[Objective] Can you find the lines of the listing that include "from" and copy every one?

==== Available data ====

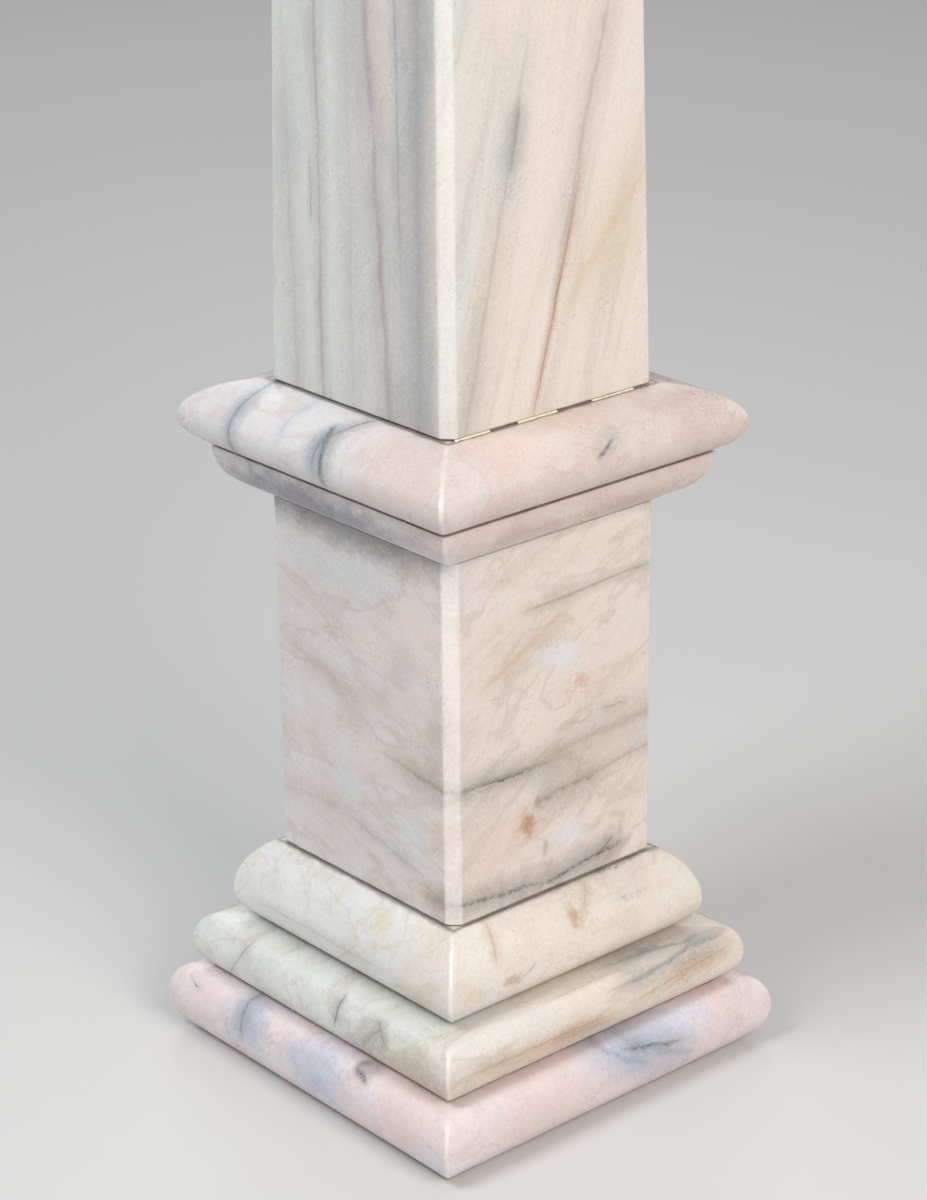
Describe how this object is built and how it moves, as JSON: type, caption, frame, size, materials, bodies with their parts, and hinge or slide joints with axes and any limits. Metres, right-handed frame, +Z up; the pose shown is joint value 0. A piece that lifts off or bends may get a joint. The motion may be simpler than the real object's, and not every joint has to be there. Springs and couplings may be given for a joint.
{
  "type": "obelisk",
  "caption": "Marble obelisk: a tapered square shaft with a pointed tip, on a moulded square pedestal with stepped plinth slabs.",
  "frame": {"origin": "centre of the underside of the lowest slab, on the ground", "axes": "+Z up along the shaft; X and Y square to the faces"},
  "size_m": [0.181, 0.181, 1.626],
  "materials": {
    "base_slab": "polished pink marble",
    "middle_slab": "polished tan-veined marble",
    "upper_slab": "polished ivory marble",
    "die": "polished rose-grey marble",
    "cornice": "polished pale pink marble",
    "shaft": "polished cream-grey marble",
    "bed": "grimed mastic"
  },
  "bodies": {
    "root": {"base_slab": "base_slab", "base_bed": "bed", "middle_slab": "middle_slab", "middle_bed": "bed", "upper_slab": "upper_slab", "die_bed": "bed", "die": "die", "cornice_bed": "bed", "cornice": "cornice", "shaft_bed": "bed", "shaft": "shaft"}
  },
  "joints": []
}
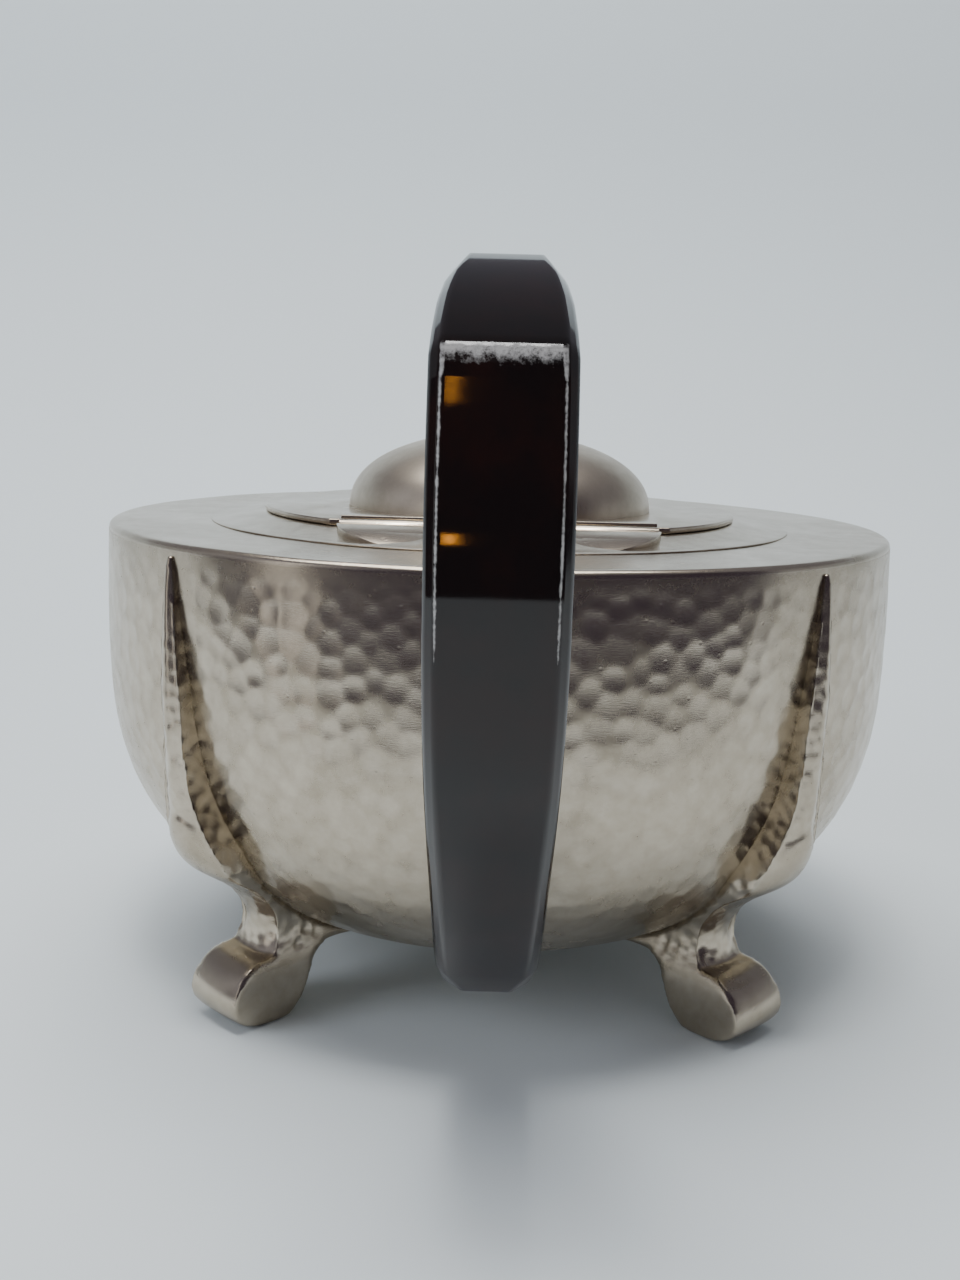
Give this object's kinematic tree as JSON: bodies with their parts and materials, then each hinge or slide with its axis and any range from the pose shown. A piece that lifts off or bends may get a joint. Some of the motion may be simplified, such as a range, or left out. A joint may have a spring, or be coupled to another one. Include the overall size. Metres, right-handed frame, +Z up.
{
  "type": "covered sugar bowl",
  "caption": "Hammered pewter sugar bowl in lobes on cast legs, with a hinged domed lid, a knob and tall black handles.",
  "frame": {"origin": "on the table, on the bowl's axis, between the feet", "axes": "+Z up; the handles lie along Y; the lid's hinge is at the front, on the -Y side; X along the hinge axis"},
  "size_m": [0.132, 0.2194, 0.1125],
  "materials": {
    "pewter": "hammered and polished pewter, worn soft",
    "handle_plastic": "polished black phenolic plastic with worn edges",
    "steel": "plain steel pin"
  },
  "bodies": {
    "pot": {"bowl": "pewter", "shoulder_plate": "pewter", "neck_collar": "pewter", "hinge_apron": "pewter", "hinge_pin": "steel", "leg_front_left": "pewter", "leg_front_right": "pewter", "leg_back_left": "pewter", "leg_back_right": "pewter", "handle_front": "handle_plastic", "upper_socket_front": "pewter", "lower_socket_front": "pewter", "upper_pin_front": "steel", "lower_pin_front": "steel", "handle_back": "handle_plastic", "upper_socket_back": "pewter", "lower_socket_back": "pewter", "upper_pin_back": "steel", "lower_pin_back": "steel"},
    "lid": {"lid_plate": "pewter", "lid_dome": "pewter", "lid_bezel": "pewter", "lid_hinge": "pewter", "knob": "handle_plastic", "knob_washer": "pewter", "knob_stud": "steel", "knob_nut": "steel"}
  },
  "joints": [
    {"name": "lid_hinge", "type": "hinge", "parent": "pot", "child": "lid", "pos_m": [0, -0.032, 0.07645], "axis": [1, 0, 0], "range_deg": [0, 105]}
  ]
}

====
==== Available data ====

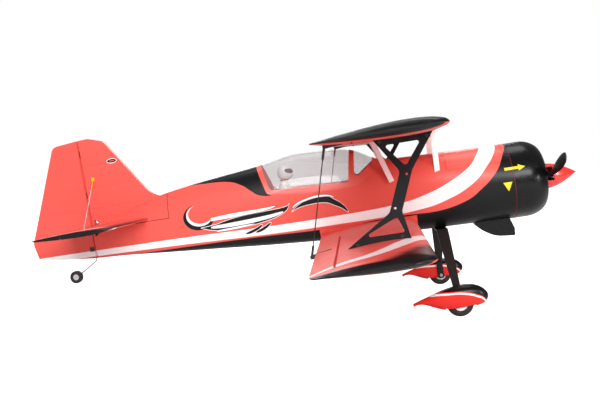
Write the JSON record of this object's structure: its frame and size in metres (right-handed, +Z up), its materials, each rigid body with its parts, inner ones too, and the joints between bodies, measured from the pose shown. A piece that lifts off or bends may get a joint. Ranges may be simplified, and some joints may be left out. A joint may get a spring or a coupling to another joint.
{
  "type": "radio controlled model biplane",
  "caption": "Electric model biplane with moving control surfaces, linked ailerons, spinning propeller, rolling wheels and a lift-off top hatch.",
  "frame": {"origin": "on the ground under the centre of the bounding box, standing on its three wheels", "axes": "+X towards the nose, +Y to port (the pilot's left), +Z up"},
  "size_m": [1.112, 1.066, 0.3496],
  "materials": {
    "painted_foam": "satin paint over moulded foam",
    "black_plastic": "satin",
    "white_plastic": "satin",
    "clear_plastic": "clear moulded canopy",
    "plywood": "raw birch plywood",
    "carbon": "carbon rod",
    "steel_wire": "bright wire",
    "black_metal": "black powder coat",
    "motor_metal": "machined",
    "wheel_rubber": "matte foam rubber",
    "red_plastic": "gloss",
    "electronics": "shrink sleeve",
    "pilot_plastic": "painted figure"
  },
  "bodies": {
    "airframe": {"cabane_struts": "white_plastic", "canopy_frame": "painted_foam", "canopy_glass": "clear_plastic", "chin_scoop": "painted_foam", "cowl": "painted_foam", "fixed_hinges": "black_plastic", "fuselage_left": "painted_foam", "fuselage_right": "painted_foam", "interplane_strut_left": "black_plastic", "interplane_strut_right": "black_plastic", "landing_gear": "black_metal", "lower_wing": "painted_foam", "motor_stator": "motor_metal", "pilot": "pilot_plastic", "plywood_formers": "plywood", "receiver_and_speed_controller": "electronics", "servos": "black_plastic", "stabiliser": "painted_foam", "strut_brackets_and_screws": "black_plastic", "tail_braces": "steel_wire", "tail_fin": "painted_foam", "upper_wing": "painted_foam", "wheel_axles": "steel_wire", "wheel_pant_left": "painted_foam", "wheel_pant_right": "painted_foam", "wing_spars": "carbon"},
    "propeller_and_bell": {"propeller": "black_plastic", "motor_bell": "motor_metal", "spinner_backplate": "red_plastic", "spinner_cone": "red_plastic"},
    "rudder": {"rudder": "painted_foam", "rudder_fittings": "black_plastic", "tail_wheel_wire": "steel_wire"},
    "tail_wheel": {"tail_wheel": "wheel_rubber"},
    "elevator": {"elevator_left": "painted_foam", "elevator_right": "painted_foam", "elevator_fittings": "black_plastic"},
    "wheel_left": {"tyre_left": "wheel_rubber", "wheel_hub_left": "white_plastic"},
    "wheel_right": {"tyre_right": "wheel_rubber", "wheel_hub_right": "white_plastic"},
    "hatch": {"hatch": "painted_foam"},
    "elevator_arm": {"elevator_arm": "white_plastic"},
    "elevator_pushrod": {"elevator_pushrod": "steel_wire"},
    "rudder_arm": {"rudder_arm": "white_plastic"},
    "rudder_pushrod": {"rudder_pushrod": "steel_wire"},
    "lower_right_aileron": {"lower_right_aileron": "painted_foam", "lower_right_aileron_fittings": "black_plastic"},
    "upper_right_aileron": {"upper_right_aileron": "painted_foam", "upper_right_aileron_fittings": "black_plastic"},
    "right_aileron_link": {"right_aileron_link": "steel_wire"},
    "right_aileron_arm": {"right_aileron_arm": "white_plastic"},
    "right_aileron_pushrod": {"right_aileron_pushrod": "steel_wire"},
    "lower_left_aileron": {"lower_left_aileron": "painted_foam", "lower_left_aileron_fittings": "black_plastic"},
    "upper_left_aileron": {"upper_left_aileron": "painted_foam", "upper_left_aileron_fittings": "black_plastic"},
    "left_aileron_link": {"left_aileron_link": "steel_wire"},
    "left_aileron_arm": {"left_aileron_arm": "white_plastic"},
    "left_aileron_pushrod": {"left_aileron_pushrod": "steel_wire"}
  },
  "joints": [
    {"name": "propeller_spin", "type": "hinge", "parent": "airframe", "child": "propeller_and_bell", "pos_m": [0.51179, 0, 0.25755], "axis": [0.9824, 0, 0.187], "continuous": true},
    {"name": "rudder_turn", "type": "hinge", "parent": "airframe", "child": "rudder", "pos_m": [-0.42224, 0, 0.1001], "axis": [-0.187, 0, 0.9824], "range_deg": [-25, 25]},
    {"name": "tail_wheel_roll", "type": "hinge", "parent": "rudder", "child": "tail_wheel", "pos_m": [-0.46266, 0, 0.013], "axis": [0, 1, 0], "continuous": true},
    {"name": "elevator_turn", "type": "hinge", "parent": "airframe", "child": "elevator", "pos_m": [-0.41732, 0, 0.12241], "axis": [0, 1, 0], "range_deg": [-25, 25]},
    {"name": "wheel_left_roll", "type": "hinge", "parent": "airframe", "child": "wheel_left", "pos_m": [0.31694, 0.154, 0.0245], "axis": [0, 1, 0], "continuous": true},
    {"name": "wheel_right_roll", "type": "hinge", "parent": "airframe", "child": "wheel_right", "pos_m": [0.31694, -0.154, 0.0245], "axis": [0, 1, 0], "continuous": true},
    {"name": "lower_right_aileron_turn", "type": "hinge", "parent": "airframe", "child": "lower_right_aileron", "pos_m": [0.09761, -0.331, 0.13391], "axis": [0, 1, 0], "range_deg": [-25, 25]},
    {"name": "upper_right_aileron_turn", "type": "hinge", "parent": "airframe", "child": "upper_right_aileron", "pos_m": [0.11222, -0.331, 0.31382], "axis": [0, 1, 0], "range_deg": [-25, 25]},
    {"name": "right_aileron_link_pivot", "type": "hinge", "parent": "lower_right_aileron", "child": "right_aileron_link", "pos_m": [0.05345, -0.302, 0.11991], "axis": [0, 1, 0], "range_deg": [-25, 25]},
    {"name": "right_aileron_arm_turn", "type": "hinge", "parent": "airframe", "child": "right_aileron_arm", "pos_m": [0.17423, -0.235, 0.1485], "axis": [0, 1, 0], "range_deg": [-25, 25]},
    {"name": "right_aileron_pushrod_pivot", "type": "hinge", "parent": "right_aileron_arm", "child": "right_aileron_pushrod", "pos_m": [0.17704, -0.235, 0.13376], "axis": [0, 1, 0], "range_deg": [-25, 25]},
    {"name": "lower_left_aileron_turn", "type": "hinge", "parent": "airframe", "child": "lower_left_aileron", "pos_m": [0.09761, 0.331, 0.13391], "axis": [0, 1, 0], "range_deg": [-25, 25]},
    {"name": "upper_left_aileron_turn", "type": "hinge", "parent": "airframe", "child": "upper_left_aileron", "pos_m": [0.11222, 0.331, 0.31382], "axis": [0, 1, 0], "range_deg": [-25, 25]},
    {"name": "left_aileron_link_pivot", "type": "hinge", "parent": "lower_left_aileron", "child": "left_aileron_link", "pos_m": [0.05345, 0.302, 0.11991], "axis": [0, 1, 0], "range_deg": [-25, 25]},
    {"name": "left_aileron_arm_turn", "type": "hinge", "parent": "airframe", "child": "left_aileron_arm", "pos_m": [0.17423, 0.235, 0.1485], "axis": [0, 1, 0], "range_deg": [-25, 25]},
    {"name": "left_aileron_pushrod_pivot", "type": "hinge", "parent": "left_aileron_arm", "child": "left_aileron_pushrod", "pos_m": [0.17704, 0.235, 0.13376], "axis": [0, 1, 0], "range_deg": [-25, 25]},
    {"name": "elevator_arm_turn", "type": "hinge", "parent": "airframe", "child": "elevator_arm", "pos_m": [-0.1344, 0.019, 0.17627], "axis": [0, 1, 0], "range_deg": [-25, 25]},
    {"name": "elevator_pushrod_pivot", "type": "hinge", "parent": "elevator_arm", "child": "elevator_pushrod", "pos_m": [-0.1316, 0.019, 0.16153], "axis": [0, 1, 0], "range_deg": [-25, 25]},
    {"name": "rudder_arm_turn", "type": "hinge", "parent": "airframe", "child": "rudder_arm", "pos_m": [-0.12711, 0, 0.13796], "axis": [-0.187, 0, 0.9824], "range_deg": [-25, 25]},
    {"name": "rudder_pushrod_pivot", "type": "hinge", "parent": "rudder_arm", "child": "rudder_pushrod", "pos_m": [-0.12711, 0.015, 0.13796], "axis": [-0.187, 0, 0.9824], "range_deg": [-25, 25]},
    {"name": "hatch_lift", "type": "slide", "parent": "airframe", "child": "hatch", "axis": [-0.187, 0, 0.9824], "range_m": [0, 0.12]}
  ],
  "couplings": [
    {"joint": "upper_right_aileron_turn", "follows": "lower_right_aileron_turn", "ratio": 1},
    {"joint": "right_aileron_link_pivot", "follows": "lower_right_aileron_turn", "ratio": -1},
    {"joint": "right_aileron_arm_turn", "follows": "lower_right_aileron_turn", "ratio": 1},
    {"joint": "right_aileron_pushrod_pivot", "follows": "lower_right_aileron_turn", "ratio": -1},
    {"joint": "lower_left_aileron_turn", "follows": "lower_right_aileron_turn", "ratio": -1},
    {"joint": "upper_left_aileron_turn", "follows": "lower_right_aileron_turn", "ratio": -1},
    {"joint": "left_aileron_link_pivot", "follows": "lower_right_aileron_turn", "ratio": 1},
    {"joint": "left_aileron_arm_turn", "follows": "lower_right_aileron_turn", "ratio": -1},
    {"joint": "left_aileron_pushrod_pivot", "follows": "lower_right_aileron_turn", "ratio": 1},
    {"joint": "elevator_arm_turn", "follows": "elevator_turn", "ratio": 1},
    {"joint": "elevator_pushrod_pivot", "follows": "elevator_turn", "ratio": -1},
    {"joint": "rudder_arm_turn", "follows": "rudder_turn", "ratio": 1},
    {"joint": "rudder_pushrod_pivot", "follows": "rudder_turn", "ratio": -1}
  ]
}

====

[Result]
Give this object's kinematic tree as JSON: bodies with their parts and materials, then each hinge or slide with its axis and any range from the pose shown. A piece that lifts off or bends may get a joint. Some of the motion may be simplified, such as a range, or left out. A joint may have a spring, or be coupled to another one. Include the overall size. Metres, right-handed frame, +Z up.
Write the JSON record of this object's structure: its frame and size in metres (right-handed, +Z up), its materials, each rigid body with its parts, inner ones too, and the joints between bodies, measured from the pose shown. A piece that lifts off or bends may get a joint. Ranges may be simplified, and some joints may be left out. A joint may get a spring or a coupling to another joint.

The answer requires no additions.